Ownership experience: tech, UX, and learning curve
The ZDX’s cabin is where you’ll feel Acura trying to live in two centuries at once. On the one hand: big modern screens, EV‑specific info, a cleaner shifter solution. On the other: familiar Acura steering‑wheel logic, a recognizable cluster, and an overall layout that won’t make an RDX owner feel like they’ve sat down in a spaceship.
- Google‑built‑in style infotainment and wireless smartphone integration replace the RDX’s touchpad‑heavy interface, good riddance if you’ve ever fought the cursor.
- EV‑specific readouts like real‑time energy usage, range prediction and charging controls become part of your daily vocabulary.
- Over‑the‑air updates can tweak behavior and add features, something your RDX could never really do.
Spend an hour with the apps before delivery
The biggest UX difference is that planning and energy awareness are baked into the experience. Instead of passively watching a fuel gauge, you’ll think in percentages, charging windows and arrival‑with‑buffer. RDX owners who enjoy gadgets and data usually love this.
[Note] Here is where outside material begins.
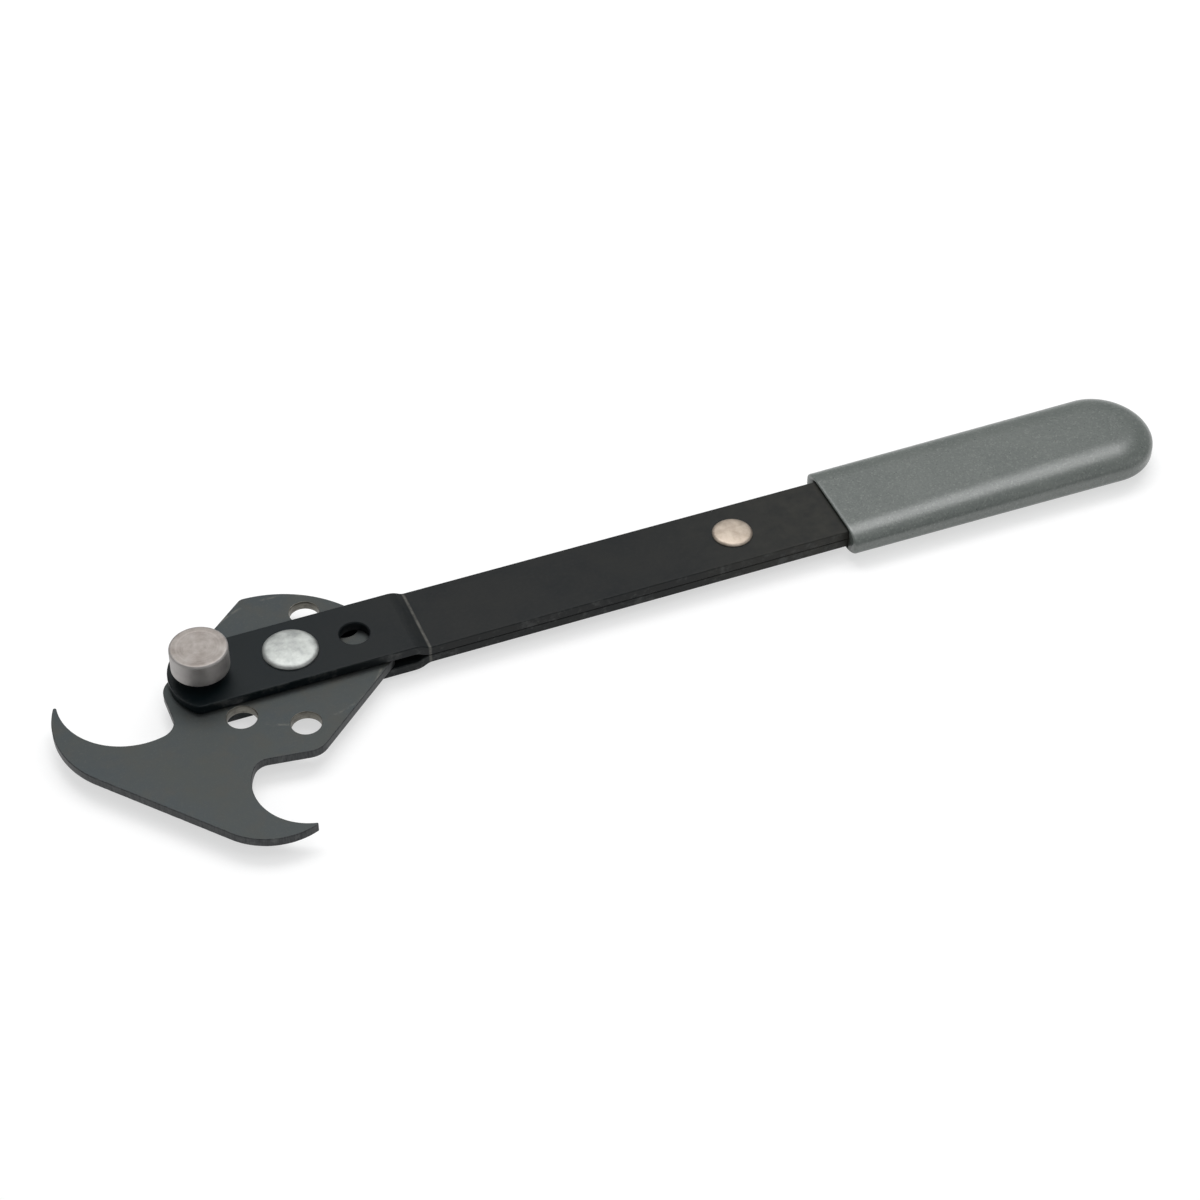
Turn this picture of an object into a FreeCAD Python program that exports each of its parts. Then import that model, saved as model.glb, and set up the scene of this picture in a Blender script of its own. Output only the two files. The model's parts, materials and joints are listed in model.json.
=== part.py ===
import FreeCAD, Part
import math
import os

os.makedirs("parts", exist_ok=True)

# Indexing double-hook seal puller.  Lengths in millimetres, angles in degrees.
# While it is modelled, X runs along the handle toward the grip, Z is up, and the
# hook head turns about the Z axis through 0, 0.  Z = 0 is the plane between the
# two handle straps.  The last lines move everything into the delivered frame.

# ---- delivered frame: middle of the overall length and width, lowest point ----
middle_x = 108.9
middle_y = -18.8
lowest_z = -6.4

# ---- handle straps: two equal flat bars, riveted face to face ----
strap_width = 25.4
strap_thick = 3.175
strap_tip_x = -37.5
strap_rear_x = 281.0
strap_tip_radius = 17.5
strap_tip_corner = 3.0
strap_rear_corner = 5.0
strap_edge_round = 0.4

# ---- joggle that opens the two straps into a fork round the hook head ----
joggle_start_x = 34.8
joggle_length = 5.5
joggle_step = 1.65

# ---- hook head, a flat plate with two barbed hooks ----
plate_thick = 3.0
plate_edge_break = 0.25
head_axis_angle = 220.8
plate_side = 27.4
plate_base = 67.7
rear_arc_centre = 9.0
rear_arc_radius = 36.2
rear_corner = 2.5
shoulder_radius = 7.0
shoulder_slope = 49.0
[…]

Drivers who just want to turn the key and forget the car entirely may find it fussy at first.
Is the Acura ZDX a good upgrade for RDX owners?
Who should, and shouldn’t, switch from RDX to ZDX
Not every RDX owner is a natural EV convert.
Great fit if…
- You can install or reliably access Level 2 home or workplace charging.
- You value quiet, instant torque, and tech more than pure flickable handling.
- Your driving is mostly commuting and regional trips under 250 miles.
- You’re ready for a bit of planning on big road trips in exchange for lower running costs.
Think twice if…
- You street‑park or can’t count on overnight charging.
- Your favorite thing about the RDX is its small‑SUV agility and light feel.
- You routinely tow near the 3,500‑lb limit across mountains.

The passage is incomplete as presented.